Antes disso, porém, era necessário voltar a casa. Depois de viajar para Roma, onde se reencontrou com o irmão Wilhelm, Humboldt regressou a Berlim após nove anos de ausência. A viagem valeu-lhe uma posição na corte de Frederico Guilherme III. Este facto, no entanto, não o reteve na sua Alemanha natal, pois, durante as duas décadas seguintes, viveu entre Paris e Berlim, onde se estabeleceu definitivamente em 1827.
Retrato de 1847. Quando Humboldt se estabeleceu em Berlim em 1827, a fotografia já estava a dar os primeiros passos, de forma que existem diversos retratos do explorador… que certamente teria gostado de poder contar com uma câmara nas suas aventuras.
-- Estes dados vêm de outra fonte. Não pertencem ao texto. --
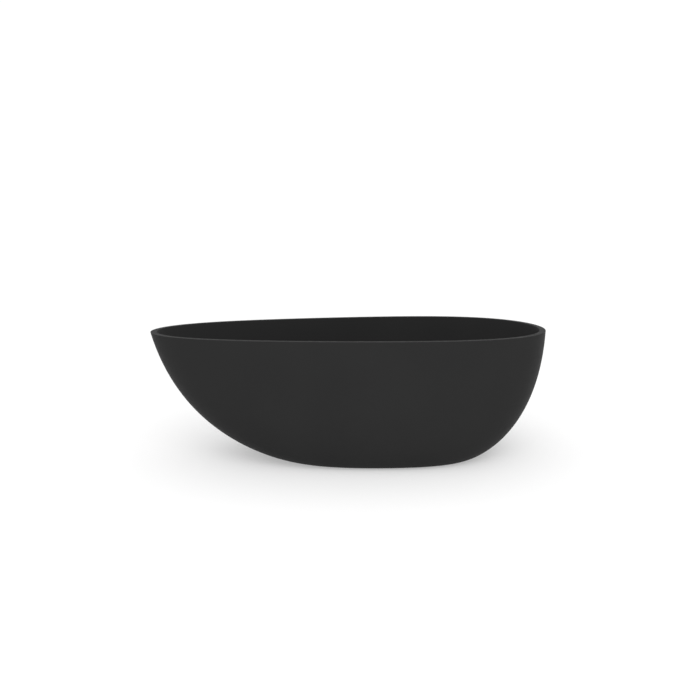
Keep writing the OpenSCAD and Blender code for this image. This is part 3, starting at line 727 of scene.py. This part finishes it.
def make_camera():
    """The photo's camera, fitted to the outline of the tub and its rim."""
    turn = math.radians(4.878)
    tilt = math.radians(10.144)
    distance = 2.6727
    above_rim = 0.3804
    sideways = 0.0019
    lens = 31.74
    across = Vector((math.cos(turn), -math.sin(turn), 0))
    ahead = Vector((math.sin(turn), math.cos(turn), 0))
    data = bpy.data.cameras.new("camera")
    data.sensor_width = 36
    data.lens = lens
    camera = bpy.data.objects.new("camera", data)
    camera.location = Vector((0, 0, RIM_Z + above_rim)) - distance * ahead - sideways * across
    look = math.cos(tilt) * ahead - Vector((0, 0, math.sin(tilt)))
    camera.rotation_euler = look.to_track_quat("-Z", "Y").to_euler()
    SCENE.collection.objects.link(camera)
    SCENE.camera = camera


def area_light(name, place, aim, size, power):
    data = bpy.data.lights.new(name, "AREA")
    data.shape = "RECTANGLE"
    data.size, data.size_y = size
    data.energy = power
    lamp = bpy.data.objects.new(name, data)
    lamp.location = place
    lamp.rotation_euler = (Vector(aim) - Vector(place)).to_track_quat("-Z", "Y").to_euler()
    lamp.visible_camera = False
    SCENE.collection.objects.link(lamp)


def make_studio():
    """A pale floor under one softbox. The floor glows faintly, which lightens its shadows."""
    half = 30.0
    floor_glow = 0.37
    world_strength = 1.04
    box_place, box_aim, box_size, box_watts = (0.0, -3.0, 3.0), (0, 0, 0.2), (3.5, 2.0), 45
    floor = new_object(
        "floor", [(-half, -half, 0), (half, -half, 0), (half, half, 0), (-half, half, 0)], [(0, 1, 2, 3)]
    )
    material, _, _, principled = shader(
        "studio_floor", (0.62, 0.62, 0.62), 0.9, Specular_IOR_Level=0.1, Emission_Strength=floor_glow
    )
    principled.inputs["Emission Color"].default_value = (1, 1, 1, 1)
    floor.data.materials.append(material)

    world = bpy.data.worlds.new("studio")
    world.use_nodes = True
    background = world.node_tree.nodes["Background"]
    background.inputs["Color"].default_value = (1, 1, 1, 1)
    background.inputs["Strength"].default_value = world_strength
    SCENE.world = world
    area_light("softbox", box_place, box_aim, box_size, box_watts)
    SCENE.view_settings.view_transform = "Standard"
    SCENE.view_settings.look = "None"


make_camera()
make_studio()
materials = make_materials()
for part in RECORD["subparts"]:
    node = frame["nodes"][part["node"]]
    node.data.materials.clear()
    node.data.materials.append(materials[part["material_slot"]])
dress(make_outer_skin(), "tub_acrylic", materials)
dress(make_inner_bath(), "tub_acrylic", materials)
dress(make_waste_flange(), "polished_chrome", materials)
dress(make_plug_cap(), "polished_chrome", materials, "plug")
dress(make_plug_spring(), "spring_steel", materials)
dress(make_overflow_cover(), "polished_chrome", materials)
dress(make_overflow_screw(), "polished_chrome", materials)
dress(make_hose(), "hose_plastic", materials)
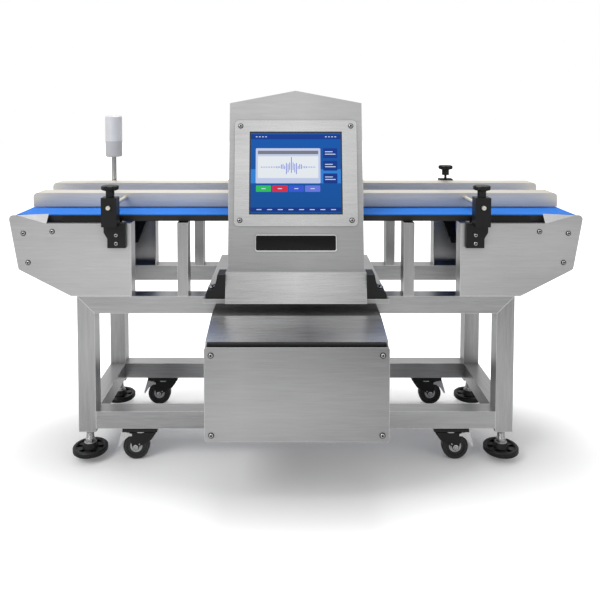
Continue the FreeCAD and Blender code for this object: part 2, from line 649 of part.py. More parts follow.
def build_carrier():
    plate = block("carrier_blank", ("0 - carrier_wide / 2", "front - carrier_front", "rail_top"),
                  ("carrier_wide", "carrier_front + carrier_back", "carrier_thick"))
    under = block("carrier_under", ("2 * sheet - carrier_wide / 2", "front - carrier_front + 2 * sheet",
                                    "rail_top - 1"),
                  ("carrier_wide - 4 * sheet", "carrier_front + carrier_back - 4 * sheet",
                   "carrier_thick - 2 * sheet + 1"))
    wall = "base_wide / 2"
    foot = "rail_top + carrier_thick"
    block_edge = wall + " + insulator_wide"
    tip = "carrier_wide / 2 - insulator_inset"
    block_top = [(block_edge, foot + " + insulator_tall"), (wall, foot + " + insulator_tall")]
    toed = [(wall, foot), (tip, foot), (tip, foot + " + insulator_toe / 2"),
            (tip + " - insulator_inset", foot + " + insulator_toe"),
            (block_edge + " + insulator_web", foot + " + insulator_toe"),
            (block_edge + " + insulator_web / 4", foot + " + insulator_tall * 0.75")]
    plain = [(wall, foot), (block_edge, foot)]
    feet = []
    for end in ENDS:
        profile = (toed if end == "front" else plain) + block_top
        y_start = "front - carrier_front + 4" if end == "front" else "front + head_back - insulator_deep - 4"
        for hand, side in SIDES.items():
            points = [(mirrored(side, across), up) for across, up in profile]
            feet.append(prism("insulator_%s_%s" % (end, hand), "XZ_Plane", points, y_start,
                              "insulator_deep"))
    return [cut("carrier_plate", plate, under), group("insulator_feet", *feet)]


# ---------------------------------------------------------------- electrical cabinet
def build_cabinet():
    def profile(wall):
        return [("front - %s" % wall, "cabinet_low + %s" % wall),
                ("front - %s" % wall, "cabinet_top - %s" % wall),
                ("front - cabinet_shelf", "cabinet_top - %s" % wall),
                ("front - cabinet_deep + %s" % wall, "cabinet_brow - %s" % wall),
                ("front - cabinet_deep + %s" % wall, "cabinet_low + %s" % wall)]
    solid = prism("cabinet_solid", "YZ_Plane", profile("0"), "0 - cabinet_wide / 2", "cabinet_wide")
    room = prism("cabinet_room", "YZ_Plane", profile("sheet"), "sheet - cabinet_wide / 2",
                 "cabinet_wide - 2 * sheet")
    mouth = block("cabinet_mouth", ("mouth_rim - cabinet_wide / 2", "front - cabinet_deep - 1",
                                    "cabinet_low + mouth_rim"),
                  ("cabinet_wide - 2 * mouth_rim", "sheet + 2", "door_tall - 2 * mouth_rim"))
    cabinet = cut("cabinet_body", cut("cabinet_shell", solid, room), mouth)

    outline = [("0 - door_wide / 2", "cabinet_low"), ("door_wide / 2", "cabinet_low"),
               ("door_wide / 2", "cabinet_low + door_tall"), ("0 - door_wide / 2",
                                                              "cabinet_low + door_tall")]
    skin = prism("door_skin", "XZ_Plane", outline, "front - cabinet_deep - door_thick", "door_thick")
    round_edges(skin, "door_round", along(1))
    back = block("door_back", ("sheet - door_wide / 2", "front - cabinet_deep - door_thick + sheet",
                               "cabinet_low + sheet"),
                 ("door_wide - 2 * sheet", "door_thick", "door_tall - 2 * sheet"))
    round_corner = cut("door_panel", skin, back)
    return [cabinet, round_corner]


# ---------------------------------------------------------------- product guides
def guide(name, y_start, lift, rod_start, rod_end):
    """Inverted channel along the belt, round at its upper ends, with two rods for the brackets."""
    top = lift + " + guide_tall"
    outline = [("0 - guide_long / 2", lift), ("guide_long / 2", lift), ("guide_long / 2", top),
               ("0 - guide_long / 2", top)]
    bar = prism(name + "_bar", "XZ_Plane", outline, y_start, "guide_wide")
    middle = SIZES[lift] + SIZES["guide_tall"] / 2
    round_edges(bar, "corner_round", lambda first, second: along(1)(first, second) and first.z > middle)
    inside = block(name + "_inside", ("0 - guide_long", y_start + " + sheet", lift + " - 1"),
                   ("2 * guide_long", "guide_wide - 2 * sheet", "guide_tall - sheet + 1"))
    channel = cut(name + "_channel", bar, inside)
    rods = [round_bar("%s_rod_%s" % (name, hand), (mirrored(side, "bracket_reach"), rod_start,
                                                   "rod_height"),
                      "rod_radius", "(%s) - (%s)" % (rod_end, rod_start), "y")
            for hand, side in SIDES.items()]
    return fuse(name, channel, *rods)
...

Nos 30 anos seguintes, Humboldt viu como os seus sonhos de infância de viver permanentemente uma vida cheia de aventuras se desvaneciam. Depois da expedição americana, a que fora a grande viagem da sua vida, passou anos a projectar uma viagem à Ásia, que parecia nunca chegar a acontecer. No entanto, o tempo e o czar da Rússia quiseram dar a um sexagenário Humboldt a oportunidade de realizar uma viagem de exploração de vários meses – desde a Primavera a finais de 1829 – aos Urales, o maciço de Altai e à Zungaria chinesa. Depois disto, já só lhe faltava escrever e partilhar todo o conhecimento acumulado ao longo dos anos, ao mesmo tempo que formava uma mão-cheia de discípulos que desejavam replicar a sua grande viagem de juventude. Ele, por seu lado, permaneceria no seu Castelo de Tegel, nos arredores de Berlim, dedicado à redacção de obras tão importantes como Cosmos, cujo último volume foi publicado três anos depois da sua morte, em 1859. Segundo Simón Bolívar, “Humboldt foi o autêntico descobridor da América, porque o seu talento produziu maiores benefícios para o nosso povo do que todos os conquistadores”.